Ao ler um dos seus últimos textos, "Violência e Transcendência" (2007), posterior a esse volume, vejo que seu conceito se ampliou e provavelmente, pelo que noto no texto, Levinas deve ter sido um autor decisivo para essa mudança, embora seja Hannah Arendt, mais uma vez, o referencial preferido do autor para situar o problema.
Antes de terminar: o artigo que trata da violência racista deveria ser lido por todos os detratores das cotas RACIAIS, para entender exatamente o que está em jogo. É dilacerante.

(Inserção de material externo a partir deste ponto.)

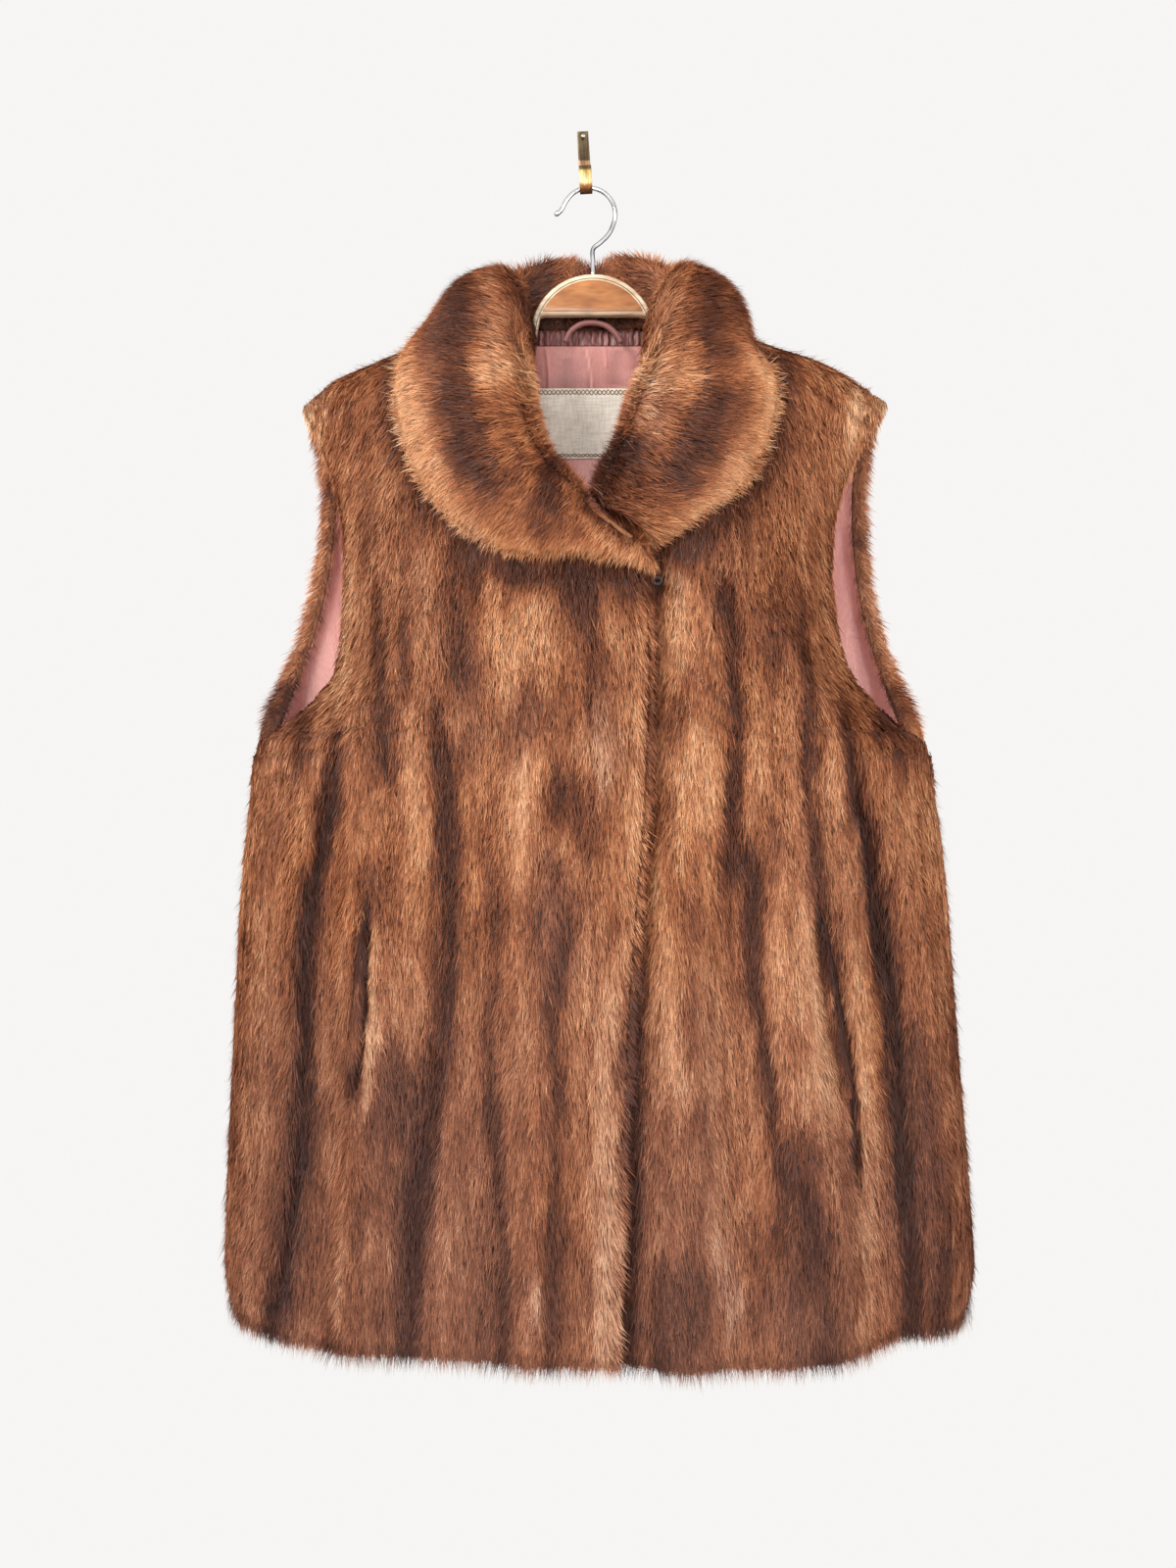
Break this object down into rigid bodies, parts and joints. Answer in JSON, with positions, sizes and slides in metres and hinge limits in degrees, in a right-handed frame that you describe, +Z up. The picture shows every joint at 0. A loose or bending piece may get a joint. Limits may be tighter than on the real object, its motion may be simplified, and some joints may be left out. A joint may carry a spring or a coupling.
{
  "type": "fur vest on a hanger and wall hook",
  "caption": "Sleeveless fur vest with a large rolled collar, hung on a wooden hanger from a small wall hook.",
  "frame": {"origin": "on the wall, at the back face of the wall hook's plate, behind its nail", "axes": "+X to the right of someone who looks at the vest, +Y into the wall, +Z up"},
  "size_m": [0.5905, 0.1441, 0.9799],
  "materials": {
    "fur": "dense soft brown fur with darker pelt stripes",
    "satin": "rose satin with a soft sheen",
    "label_cloth": "cream woven ribbon, bare",
    "dark_cord": "dark thread over wire",
    "pale_wood": "lacquered pale wood",
    "honey_wood": "lacquered honey wood",
    "chrome": "bright plated wire",
    "brass": "polished and darkened brass"
  },
  "bodies": {
    "root": {"back": "fur", "front_right_over": "fur", "front_left_under": "fur", "collar": "fur", "pocket_welt_right": "fur", "pocket_welt_left": "fur", "back_lining": "satin", "neck_yoke": "satin", "ruched_band": "satin", "hanging_loop": "satin", "label": "label_cloth", "fur_eye": "dark_cord", "hanger": "pale_wood", "hanger_panel": "honey_wood", "hanger_hook": "chrome", "wall_hook": "brass", "nail": "brass"}
  },
  "joints": []
}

JOSEF CONRAD, "CORAÇÃO DAS TREVAS"
Mais uma reflexão, no contexto do colonialismo europeu na África, da questão da alteridade e da totalidade. O suposto "projeto civilizatório" europeu levava consigo tremenda violência, representada nas últimas palavras de um personagem central da narrativa: "horror, horror".
Essas palavras são a síntese de todos os temas que estudei durante esse pequeno interlúdio entre o primeiro e segundo semestre, todas temáticas que mostram a violência como estrutura que muitas vezes se mescla e "acinzenta", passando-se por racional.
Quem subestima essa questão jamais toca o ponto central, a raiz, sendo por isso a insistência de autores que tanto me influenciam como Agamben, Timm, Levinas, Derrida, Benjamin, Adorno e outros de que todas as discussões que se passam na superfície do tema deixam o essencial de lado.

Como antídoto a tudo isso, fiquei com vontade de reler "Para além da crueldade", livro em que Derrida magistralmente faz a "ordem da crueldade" da psicanálise transbordar para a transcendência da hospitalidade, do perdão, do dom e - eu acrescentaria, com base no próprio Derrida - da justiça.
Termino, antes do retorno às aulas, "Venenos de Deus, Remédios do Diabo", de Mia Couto, e "O lado obscuro de nós mesmos", de Elisabeth Roudinesco.